Eyvind Kang Invisus Natalis - Video
PUBLISHED:  Nov 29, 2013
DESCRIPTION:
Eyvind Kang - Narrow Garden (2012)

Eyvind Kang is not the type to repeat himself. To come to grips with the music of the prolific American composer, arranger, and violinist, you would need to sift through upwards of 50 albums, each with its own secret but palpable internal guidelines. (Lots of them have to do with "NADE," a Sanskrit word with a number of obscure connotations that has a mysterious significance for Kang.) And you would have to range far beyond the composer's own works, through those of Laurie Anderson, Sunn O))), Mike Patton, John Zorn, Marc Ribot, Bill Frisell, and many other hard-to-classify artists. To generalize, Kang refracts strategies from global classical, jazz, folk, and experimental music though his esoteric personal interests, which are always changing. He's a musical polymath who writes in his own voice instead of self-consciously "crossing genres." Boundaries are aren't smashed, but simply ignored, dreamily melting away.

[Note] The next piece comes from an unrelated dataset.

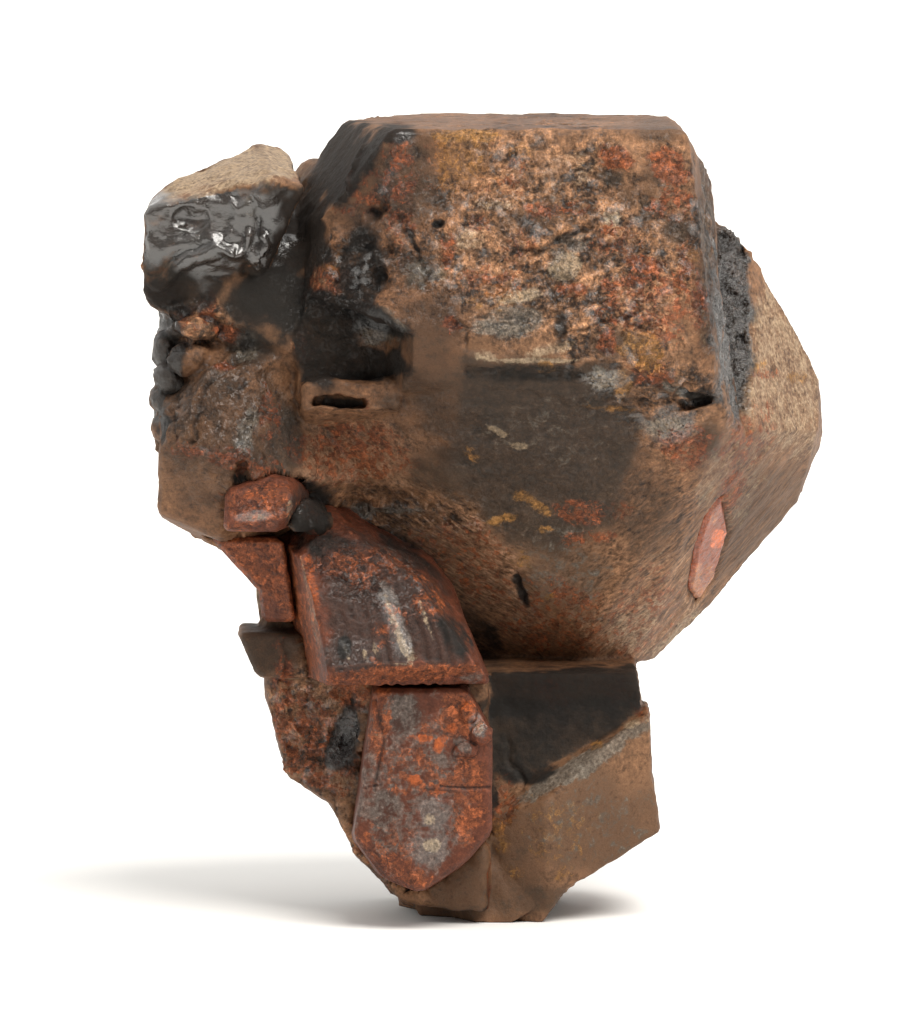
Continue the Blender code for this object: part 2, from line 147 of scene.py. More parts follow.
# Dark parts of a face with clear borders: (strength, softness of the border in steps, corners in clockwise
# order).
BLACK_FACES = [
    (1.0, 5, ((488, 674), (638, 662), (647, 706), (488, 716))),
    (0.62, 6, ((486, 704), (652, 698), (654, 706), (590, 744), (524, 786), (505, 786), (486, 760))),
    (1.0, 4, ((300, 312), (345, 316), (352, 376), (304, 382))),
]

DUSK_FACES = [
    (
        1.0, 22,
        ((462, 356), (600, 362), (640, 408), (644, 440), (616, 520), (560, 560), (500, 540), (444, 470)),
    ),
    (1.0, 6, ((486, 700), (652, 698), (654, 706), (590, 744), (524, 786), (505, 786), (486, 760))),
]

# The dusty top of the glossy crystal, and the shaded seam beside the lower crystal, where no edge is worn.
DUSTY_TOP = [
    (228, 168, 98, 45, 0, 1.0),
]

SHADED_SEAM = [
    (487, 875, 12, 50, 0, 1.0),
]

# Black on all its sides: the lip over the dark hollow, and the seam beside the glossy crystal.
BLACK_ALL_ROUND = [
    (310, 172, 16, 20, 0, 1.0), (357, 314, 66, 13, 21, 1.0),
]

DUSK = [
    (275, 300, 42, 36, 0, 1.0), (525, 392, 90, 28, 0, 0.6), (645, 515, 40, 50, 0, 0.5),
    (710, 440, 16, 26, 0, 0.6), (440, 400, 60, 50, 0, 0.6), (430, 330, 40, 60, 0, 0.5),
    (560, 575, 56, 50, 0, 0.5), (470, 470, 60, 40, 0, 0.7), (285, 440, 24, 36, 0, 0.9),
    (250, 345, 30, 24, 0, 0.8), (360, 200, 30, 60, 0, 0.5), (655, 190, 26, 40, 0, 0.5),
    (655, 130, 30, 14, 0, 0.5), (612, 178, 18, 10, 0, 0.8), (628, 195, 16, 16, 0, 0.6),
    (675, 232, 18, 16, 30, 0.7), (540, 215, 60, 12, -10, 0.5), (420, 272, 22, 24, 0, 0.6),
    (620, 345, 30, 18, 0, 0.6), (660, 380, 40, 16, 25, 0.6), (430, 530, 70, 40, 30, 0.4),
    (450, 600, 80, 70, 35, 0.35), (500, 860, 40, 50, 0, 0.5), (545, 900, 40, 20, 0, 0.6),
    (310, 745, 55, 80, 0, 0.4), (425, 170, 14, 36, 0, 0.5), (410, 180, 40, 50, 0, 0.6),
    (220, 425, 80, 80, 0, 0.55), (270, 650, 42, 36, 0, 0.7), (590, 820, 90, 70, 0, 0.45),
    (480, 880, 80, 50, 0, 0.5), (708, 250, 14, 130, 0, 0.55), (765, 520, 60, 80, 30, 0.45),
    (310, 510, 30, 28, 0, 1.0),
]

UMBER = [
    (235, 410, 110, 90, 0, 0.55), (375, 250, 70, 120, 0, 0.62), (357, 312, 64, 16, 22, 0.95),
    (420, 330, 60, 70, 0, 0.6), (350, 400, 90, 60, 0, 0.55), (440, 420, 90, 60, 0, 0.5),
    (415, 190, 60, 70, 0, 0.4), (540, 430, 140, 80, 0, 0.4), (500, 865, 60, 70, 0, 0.3),
    (590, 850, 70, 70, 0, 0.3), (706, 250, 20, 140, 0, 0.7), (650, 505, 50, 50, 0, 0.3),
    (285, 235, 30, 40, 0, 0.8), (240, 515, 90, 40, 0, 0.45), (310, 510, 34, 30, 0, 0.35),
    (380, 500, 90, 30, 8, 0.2), (270, 655, 40, 36, 0, 0.6), (720, 500, 50, 80, 20, 0.35),
    (160, 290, 30, 40, 0, 0.7), (570, 700, 90, 50, 0, 0.6),
]

RUST = [
    (618, 160, 20, 14, 20, 1.0), (668, 168, 26, 18, 40, 0.9), (672, 203, 24, 20, 0, 0.6),
    (560, 208, 34, 10, 0, 0.6), (645, 265, 26, 10, 15, 0.9), (632, 281, 20, 6, 0, 0.9),
    (574, 290, 20, 8, 0, 0.95), (655, 300, 60, 40, 0, 0.5), (685, 270, 14, 30, 0, 0.6),
    (608, 342, 12, 16, 0, 0.7), (660, 330, 34, 26, 0, 0.45), (650, 365, 30, 22, 30, 0.6),
    (615, 240, 30, 20, 0, 0.4), (448, 250, 9, 20, 0, 0.8), (480, 222, 12, 12, 0, 0.6),
    (450, 325, 10, 10, 0, 0.7), (400, 190, 18, 70, 0, 0.5), (404, 222, 12, 18, 0, 0.6),
    (470, 165, 60, 34, 0, 0.3), (490, 280, 40, 20, 0, 0.4), (520, 250, 30, 20, 0, 0.35),
    (328, 280, 28, 26, 10, 0.65), (226, 331, 16, 9, 15, 1.0), (211, 308, 6, 18, 0, 0.9),
    (200, 318, 30, 18, 0, 0.4), (225, 365, 12, 5, 0, 0.9), (302, 345, 10, 20, 0, 0.5),
    (268, 415, 12, 30, 0, 0.4), (268, 500, 40, 22, 0, 0.9), (350, 450, 60, 36, 0, 0.55),
    (230, 460, 60, 14, 12, 0.5), (590, 512, 46, 14, 0, 0.55), (592, 538, 36, 8, -10, 0.6),
    (690, 446, 26, 22, 0, 0.6), (668, 440, 16, 16, 0, 0.5), (732, 490, 14, 30, 25, 0.6),
    (745, 440, 30, 40, 25, 0.4), (768, 374, 26, 5, -4, 0.5), (310, 740, 50, 60, 0, 0.65),
    (283, 700, 16, 60, 0, 0.7), (310, 506, 18, 14, 0, 0.5), (355, 190, 26, 40, 0, 0.35),
    (548, 686, 16, 7, 0, 0.8), (640, 706, 10, 12, 0, 0.6), (503, 800, 14, 30, 0, 0.55),
    (372, 865, 34, 20, 50, 0.6), (345, 695, 24, 16, 0, 0.8), (560, 700, 20, 10, 0, 0.35),
    (620, 690, 14, 14, 0, 0.4), (500, 825, 10, 20, 0, 0.5), (470, 560, 60, 40, 30, 0.4),
    (560, 620, 60, 40, 0, 0.4), (640, 620, 40, 60, 30, 0.35),
]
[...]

The Narrow Garden features an exotic array of strings, winds, horns, and percussion, performed by an international cast of more than 30 musicians from three different ensembles. Written at home, on an island near Seattle, but partially recorded in Barcelona, the record purports to explore the medieval concept of courtly love. We all know that "explores the concept of" often boils down to "mentions in the liner notes," but you don't have to strain too hard to hear Kang's intricate weaving of soft, romantic consonances and harsh, anxious dissonances as an expression of the quicksilver joys and miseries of formalized desire. Taking in lyric poetry, Western choral music, Middle Eastern and South Asian modes, and "ashugh" singing (a popular folk tradition heavily associated with the Caucasus), The Narrow Garden features some of the most sunny and flowering music that Kang has created, seamlessly joined with a couple of sinister threnodies. If the Middle East-tinged jazz of Wyatt, Atzmon & Stephen's For the Ghosts Within had been aggressively produced by Svarte Greiner, it might have come out like this.
At one extreme, there are ravishing compositions of deceptive simplicity, which accumulate delightful embellishments. These include "Pure Nothing" (a sultry setting of a Guilhem IX poem translated into English by W.S. Merwin) and "Forest Sama'i", where a serpentine melody seems to hover over Eastern and Western classical modes without alighting on either one; the playful variations unfold until the song abruptly takes flight in a scherzo-like dance animated by trembling whistles. At the other extreme are the title track and "Usnea": dense, metallic braids of screeching strings, ear-spearing flutes, and other distressed timbres. Kang knows how to sculpt and compress clashing harmonies until they take on an inviolable collective form, like a perfect cube of mangled cars fresh from a compactor. But the best thing about the record's tonal variety is how neatly it all blends together, especially on epic closer "Invisus Natalis", where a fleet of guitars, basses, strings, and bassoons taper down to a liquid cacophony, dissolving all of Kang's thought-provoking musicological contrasts into a flawless, golden glow.